If you are considering Beacon or comparing it with nearby Hudson Valley communities, working with a local team can help you connect the lifestyle feel of a weekend visit with the realities of inventory, pricing, and long-term fit. When you are ready to explore your options, Melissa Carlton can help you navigate Beacon and nearby markets with the kind of local insight that makes your search more focused and less overwhelming.

FAQs

What makes Beacon a good weekend trip for future homebuyers?

  • Beacon lets you test real lifestyle factors like train access, walkability, markets, dining, arts, and outdoor space in a compact area.

How easy is it to get around Beacon without a car?

  • Beacon offers a walkable Main Street, G Bus service linked to the Metro-North station, and train-accessible destinations like Long Dock Park.

What should future homebuyers do on Main Street in Beacon?

  • You can use Main Street to test a normal routine by visiting coffee shops, markets, restaurants, bookstores, galleries, and everyday local businesses.

Is Beacon a realistic option for commuters to Manhattan?

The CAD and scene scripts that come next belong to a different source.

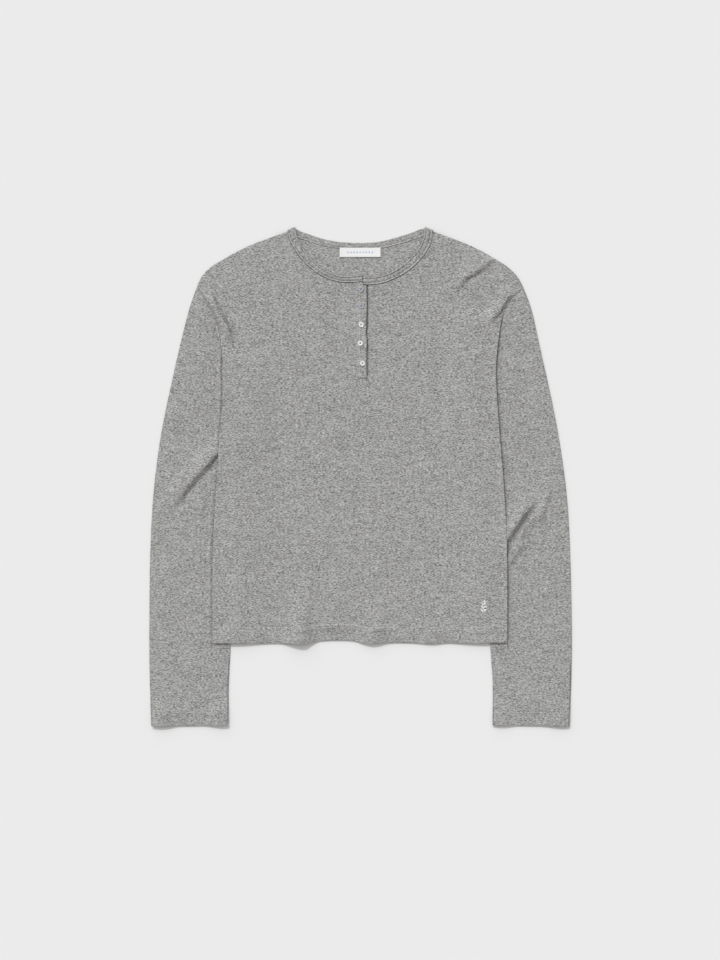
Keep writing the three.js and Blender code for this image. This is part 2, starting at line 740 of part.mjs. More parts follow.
// A placket strip between two columns, from its foot up to the neckband.
function placketStrip(left, rightAt, foot, floorAt) {
  const shares = Array.from({ length: STRIP_ROWS + 1 }, (_, row) => row / STRIP_ROWS);
  const leftTop = LEFT_BAND[0].seamY - SEAM_GAP;
  const rightTop = RIGHT_BAND[0].seamY - SEAM_GAP;
  const rows = shares.map((share) => {
    const high = foot + (leftTop - foot) * share;
    const low = foot + (rightTop - foot) * share;
    return [
      point(left, high),
      point(BAND_END - STRIP_STEP - SEAM_GAP, high),
      point(BAND_END - STRIP_STEP, low),
      point(rightAt(low), low),
    ];
  });
  return sheet(rows, floorAt, WALL);
}

function wavyEdge(y) {
  const wave = Math.sin((Math.PI * (y - STRIP_FOOT)) / STRIP_WAVE_PITCH) ** 2;
  return STRIP_RIGHT - STRIP_WAVE * wave;
}

// A button turned with a raised rim round a shallow dish, with its holes cut through.
function button() {
  const inRim = BUTTON_RADIUS - BUTTON_RIM;
  const profile = [
    [0, 0],
    [BUTTON_RADIUS - BUTTON_BEVEL, 0],
    [BUTTON_RADIUS, BUTTON_BEVEL],
    [BUTTON_RADIUS, BUTTON_THICKNESS - BUTTON_BEVEL],
    [BUTTON_RADIUS - BUTTON_BEVEL, BUTTON_THICKNESS],
    [inRim + BUTTON_BEVEL, BUTTON_THICKNESS],
    [inRim, BUTTON_THICKNESS - BUTTON_DISH],
    [0, BUTTON_THICKNESS - BUTTON_DISH],
  ];
  const drill = Manifold.cylinder(DRILL_LENGTH, BUTTON_HOLE_RADIUS, BUTTON_HOLE_RADIUS, HOLE_FACETS, true);
  let turned = Manifold.revolve([profile], BUTTON_FACETS);
  for (let hole = 0; hole < BUTTON_HOLES; hole += 1) {
    const angle = (2 * Math.PI * (hole + 0.5)) / BUTTON_HOLES;
    const x = BUTTON_HOLE_OFFSET * Math.cos(angle);
    const y = BUTTON_HOLE_OFFSET * Math.sin(angle);
    turned = turned.subtract(drill.translate([x, y, 0]));
  }
  const { vertProperties, triVerts } = turned.getMesh();
  const shape = new THREE.BufferGeometry();
  shape.setAttribute("position", new THREE.BufferAttribute(vertProperties, 3));
  shape.setIndex(new THREE.BufferAttribute(triVerts, 1));
  shape.computeVertexNormals();
  return shape;
}

// ---------- The shirt ----------

const shirt = new THREE.Group();

function add(name, shape, finish, x = 0, y = 0, z = 0) {
  const mesh = new THREE.Mesh(shape, new THREE.MeshStandardMaterial(finish));
  mesh.name = name;
  mesh.position.set(x, y, z);
  shirt.add(mesh);
}

add("back_panel", backPanel(), JERSEY);
add("front_panel", frontPanel(), JERSEY);
add("neckband", neckband(), RIB);
add("sleeve_left", sleeve({
  armhole: leftArmhole,
  tuck: leftTuck,
  outer: LEFT_SLEEVE_OUTER,
  inner: LEFT_SLEEVE_INNER,
  sections: LEFT_SECTIONS,
  lifts: LEFT_CUFF_LIFTS,
  folds: LEFT_SLEEVE_FOLDS,
  inside: insideLeft,
  outward: 1,
}), JERSEY);
add("sleeve_right", sleeve({
  armhole: rightArmhole,
  tuck: rightTuck,
  outer: RIGHT_SLEEVE_OUTER,
  inner: RIGHT_SLEEVE_INNER,
  sections: RIGHT_SECTIONS,
  lifts: RIGHT_CUFF_LIFTS,
  folds: RIGHT_SLEEVE_FOLDS,
  inside: insideRight,
  outward: -1,
}), JERSEY);
add("placket_under", placketStrip(
  SLIT_LEFT + SEAM_GAP,
  () => UNDER_RIGHT,
  SLIT_FOOT + SEAM_GAP,
  onFront(0),
), JERSEY);
add("placket_upper", placketStrip(STRIP_LEFT, wavyEdge, STRIP_FOOT, onFront(1)), JERSEY);
BUTTONS.forEach(({ x, y }, index) => {
  add(`button_${index + 1}`, button(), PEARL, x, y, onFront(2)(x, y));
});
add("neck_label", new THREE.BoxGeometry(LABEL.width, LABEL.height, LABEL.thickness), WOVEN,
  LABEL.x, LABEL.y, BAND_WALL + SEAM_GAP + LABEL.thickness / 2);

export default shirt;
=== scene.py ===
"""A long-sleeved henley shirt in thin grey jersey, laid flat on its back.

The tables hold millimetres in the frame's own axes: +X across the shirt, +Y towards the neck and +Z up
from the surface. Everything is turned into metres as its mesh is made.
"""

import math
from collections import namedtuple

import bpy
import numpy as np
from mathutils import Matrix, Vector


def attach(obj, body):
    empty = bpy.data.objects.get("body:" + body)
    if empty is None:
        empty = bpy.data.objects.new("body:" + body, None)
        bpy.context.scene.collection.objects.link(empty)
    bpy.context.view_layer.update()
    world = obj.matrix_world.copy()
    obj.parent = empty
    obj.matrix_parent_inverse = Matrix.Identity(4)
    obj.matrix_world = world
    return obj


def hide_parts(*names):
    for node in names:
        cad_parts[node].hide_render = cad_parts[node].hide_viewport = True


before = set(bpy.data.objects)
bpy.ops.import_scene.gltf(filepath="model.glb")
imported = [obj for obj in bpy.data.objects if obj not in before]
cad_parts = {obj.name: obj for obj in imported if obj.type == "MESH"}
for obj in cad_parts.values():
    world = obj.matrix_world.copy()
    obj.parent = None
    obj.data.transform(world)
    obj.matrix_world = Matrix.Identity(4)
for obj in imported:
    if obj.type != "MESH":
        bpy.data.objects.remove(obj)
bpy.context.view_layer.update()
scene = bpy.context.scene
MM = 0.001

# ---------- Camera ----------

PICTURE_LONG_SIDE = 1392
PICTURE_CENTRE = (-0.7, -4.8)
LENS = 100
SENSOR = 36


def make_camera():
    """A long lens straight above the shirt, with the neck towards the top of the picture."""
    lens = bpy.data.cameras.new("camera")
    lens.lens = LENS
    lens.sensor_width = SENSOR
    height = PICTURE_LONG_SIDE * LENS / SENSOR
    lens.clip_end = 4 * height * MM
    camera = bpy.data.objects.new("camera", lens)
    camera.location = (PICTURE_CENTRE[0] * MM, PICTURE_CENTRE[1] * MM, height * MM)
    scene.collection.objects.link(camera)
    scene.camera = camera


make_camera()

# ---------- Sizes of the cloth ----------

WALL = 1.0
CLOTH = 0.8
LAYER_GAP = 0.4
LAYER = WALL + LAYER_GAP
SEAM_GAP = 0.3
SLEEVE_HEIGHT = LAYER + WALL
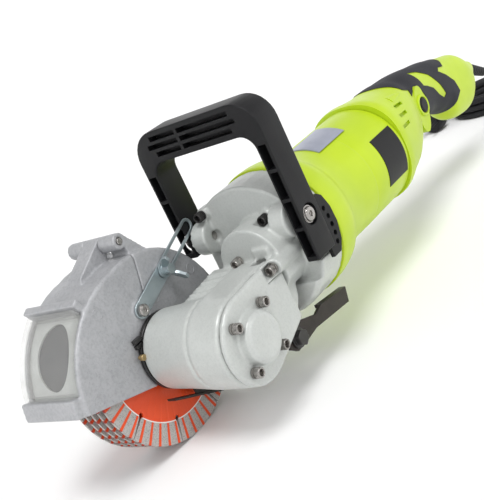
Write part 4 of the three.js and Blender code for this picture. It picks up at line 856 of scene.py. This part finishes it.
def socket_screw(name, node, axis, finish="steel"):
    """Knurled head with a round socket over a plain washer, on the axis of the frame's screw."""
    low, high = (Vector(c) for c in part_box(node))
    along = Vector((0, 1, 0)) if axis == "y" else Vector((1, 0, 0))
    middle = (low + high) / 2
    head = middle - (middle - low).project(along)
    shape = turned(SCREW, axis, tuple((head - HUB) * 1000), 2 * KNURLS)
    for vert in shape.verts:
        offset = vert.co - head
        depth = offset.dot(along) * 1000
        across = offset - offset.project(along)
        around = math.atan2(across.z, across.x if axis == "y" else across.y)
        knurl = round(around / math.tau * 2 * KNURLS) % 2
        if 0.8 < depth < 5 and across.length > KNURL_INSIDE and knurl:
            vert.co -= across * KNURL_SHARE
    return piece(name, shape, finish, "machine", [node], angle=25)


for i in range(1, 5):
    socket_screw(f"cover_bolt_{i}", f"cover_screw_{i}", "y")
for i in range(1, 3):
    socket_screw(f"front_bolt_{i}", f"front_screw_{i}", "x")
    socket_screw(f"flange_bolt_{i}", f"flange_screw_{i}", "x", "black_oxide")
    refined(f"d_handle_bolt_{i}", "steel", 0.4)


# ---------------------------------------------------------------- floor and light
FLOOR_HALF, FLAT_TO, CURL = 9, 3.0, 0.09
floor_shape = bmesh.new()
bmesh.ops.create_grid(floor_shape, x_segments=48, y_segments=48, size=FLOOR_HALF)
for vert in floor_shape.verts:
    vert.co.z = max(0.0, vert.co.xy.length - FLAT_TO) ** 2 * CURL
floor_mesh = bpy.data.meshes.new("floor")
floor_shape.to_mesh(floor_mesh)
floor_shape.free()
floor_mesh.polygons.foreach_set("use_smooth", [True] * len(floor_mesh.polygons))
floor = bpy.data.objects.new("floor", floor_mesh)
scene.collection.objects.link(floor)
paper = Finish("pale_floor", (0.93, 0.93, 0.93), 0.9)
paper.put("Base Color", paper.blend((0.94, 0.94, 0.94), (0.92, 0.92, 0.92), paper.noise(3)))
floor_mesh.materials.append(paper.material)

WORLD_LIGHT = 0.53
world = bpy.data.worlds.new("studio")
scene.world = world
world.use_nodes = True
sky = world.node_tree.nodes["Background"]
sky.inputs["Color"].default_value = (1, 1, 1, 1)
sky.inputs["Strength"].default_value = WORLD_LIGHT


def soft_sun(name, toward, strength, spread):
    """Even light from far away, with soft shadows."""
    data = bpy.data.lights.new(name, "SUN")
    data.energy = strength
    data.angle = math.radians(spread)
    made = bpy.data.objects.new(name, data)
    scene.collection.objects.link(made)
    made.rotation_mode = "QUATERNION"
    made.rotation_quaternion = Vector(toward).to_track_quat("-Z", "Y")


soft_sun("key", (0.25, 0.35, -1), 1.5, 25)
soft_sun("side", (0.9, 0.35, -0.55), 0.6, 30)
soft_sun("near", (-0.15, 1, -0.4), 0.75, 40)
scene.view_settings.view_transform = "Standard"
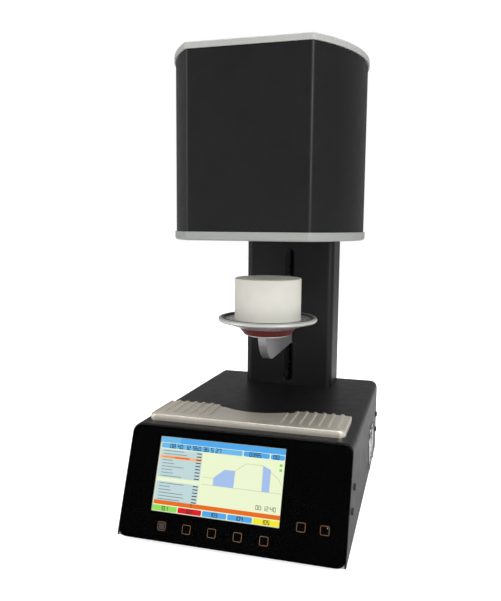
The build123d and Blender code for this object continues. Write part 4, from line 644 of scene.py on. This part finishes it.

  • Yes. The MTA says Beacon Station is accessible, and recent state materials note that express Hudson Line service can reach Midtown Manhattan in as fast as 78 minutes.

What outdoor spots should homebuyers visit in Beacon?

  • Long Dock Park, Madam Brett Park, and Mount Beacon Park are strong options depending on whether you want a waterfront walk, a lighter trail, or a more strenuous hike.

Is Breakneck Ridge open for a Beacon weekend visit?

  • No. New York State Parks says Breakneck Ridge, nearby trails, and the adjacent station closed beginning April 21, 2025 for a two-year construction period.

Why does a weekend in Beacon matter before buying a home?

  • A weekend visit helps you evaluate whether Beacon’s pace, access, amenities, and daily routines align with how you actually want to live.